Health risks of grilled meats
Researcher have found that the meat cooked over 300 degree temperature or for a prolonged period and the cooking methods like grilling, pan-frying, roasting, smoking and barbecuing leads to unusually high concentration of HCAs and PAHs in it. The exposure of meat to flames and smoke also links to the increased concentration. The more you expose the meat to heat, greater are the chances of concentration of these chemicals. Both HCAs and PAHs are carcinogenic.
When they fed the grilled meat to the rats in laboratory experimentation, it caused tumors in lungs, liver, skin, colon, prostrate and skin. These charred foods cause changes in DNA and lead to the development of cancers. The researchers further suggest that another carcinogenic chemical, acrylamide, build up from the burning of sugars and proteins in the meats, though the long-term studies to verify the fact are still under way.
Problems in the study
Drawing a direct link between grilled food and cancer definitely creates hesitation in our mind. Studies have certainly established the link between the two, but the extent to which these foods are responsible for cancer is yet to be established. The problem is that a person might have exposure to other cancer causing agents as well and thus, it is difficult to determine to what extend the consumption of charred food is responsible for it.
In addition, the food pattern of the respondents differs greatly from each other. Other factors like life style, genetic makeup of each one of us vary greatly, thus finding the exact cause can be quiet difficult. Hence, there are no practical evidences to draw a direct relationship between the two. However, we have indirect evidence. For example, researchers associate consumption of burgers with seventy-nine percent increase in risk of prostate cancer.
- Avoid meat that involves charring process or cooking over the flames/ambers.
- Prefer to cook meats in microwave or put semi-cooked foods on fire to lessen the exposure to flames.

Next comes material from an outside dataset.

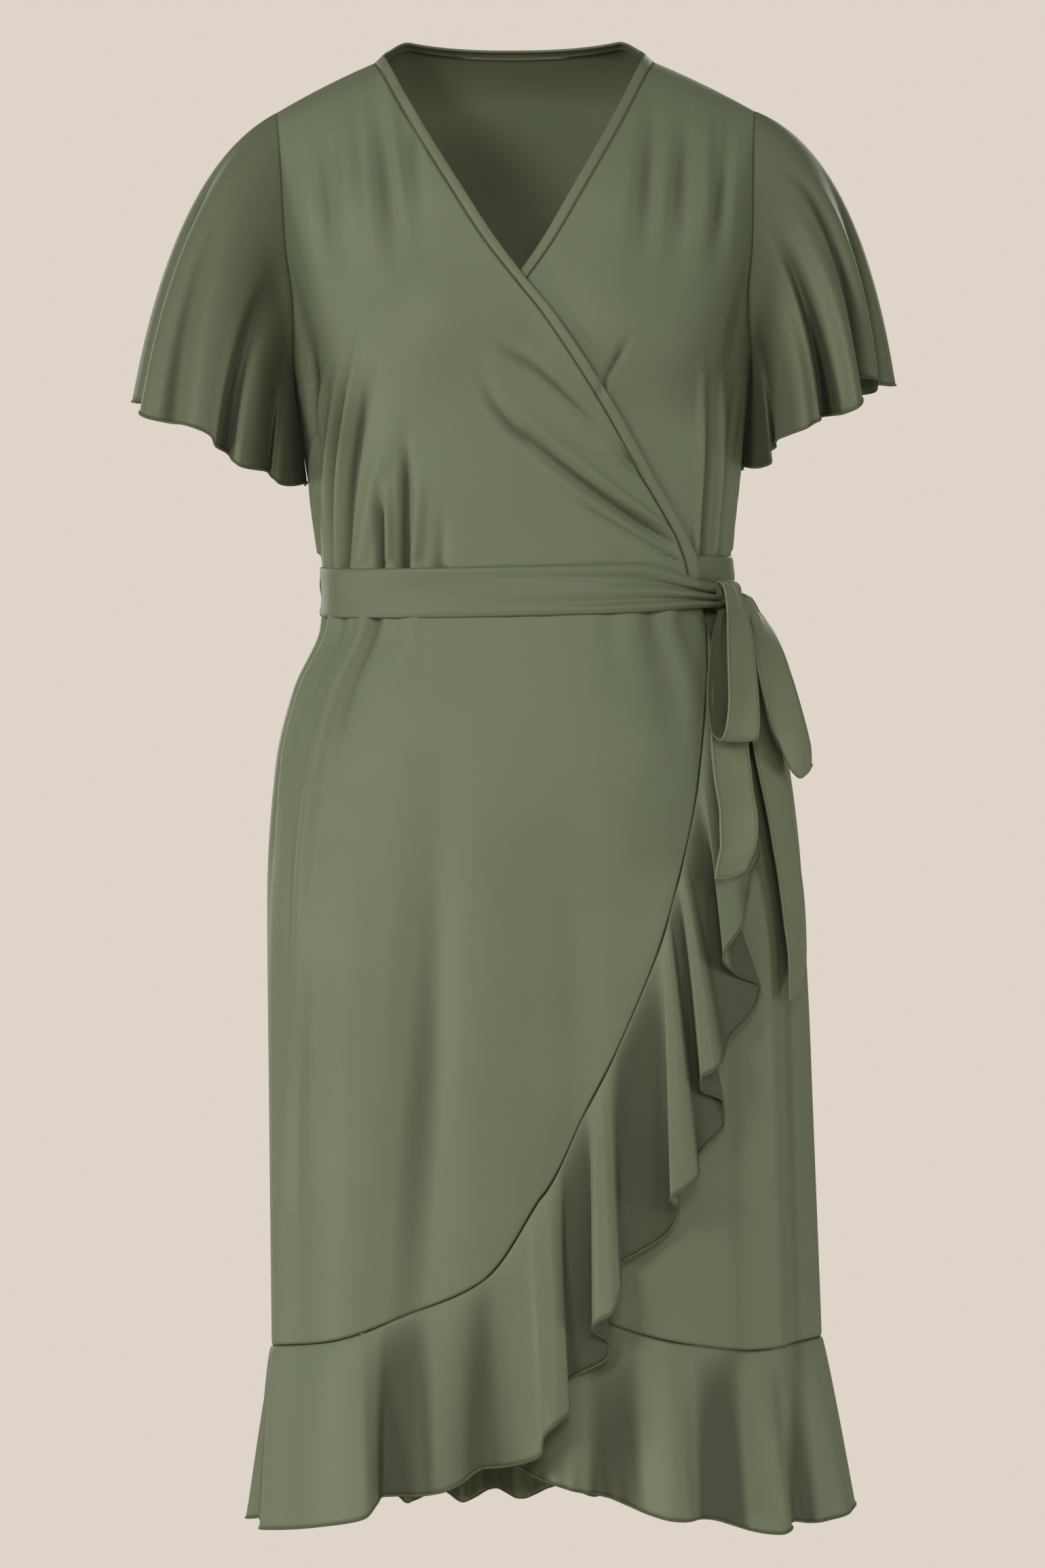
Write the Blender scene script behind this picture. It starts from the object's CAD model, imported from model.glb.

- Flip over the meat when on direct heat frequently.
- Remove the charred portions from the meat.
- Use lean meat for cooking by direct heating method.
- Avoid the intake of gravy made from dripped liquids from the meat.
- Marinate the meat before cooking, as they create a film between the flames and the meat and thus, reduce the building up of chemicals.
- Use alternative cooking methods like propane flames and placing an aluminum foil on the grill bars to create insulation between the flames and the meat.
The best way to live a healthy life is to take boiled food and moderately fried foods, as recent researches have related even the deep-fried meat to high risks of stomach cancer. Healthy eating choices, low in fats, can go a long way in reducing your chances of developing cancers.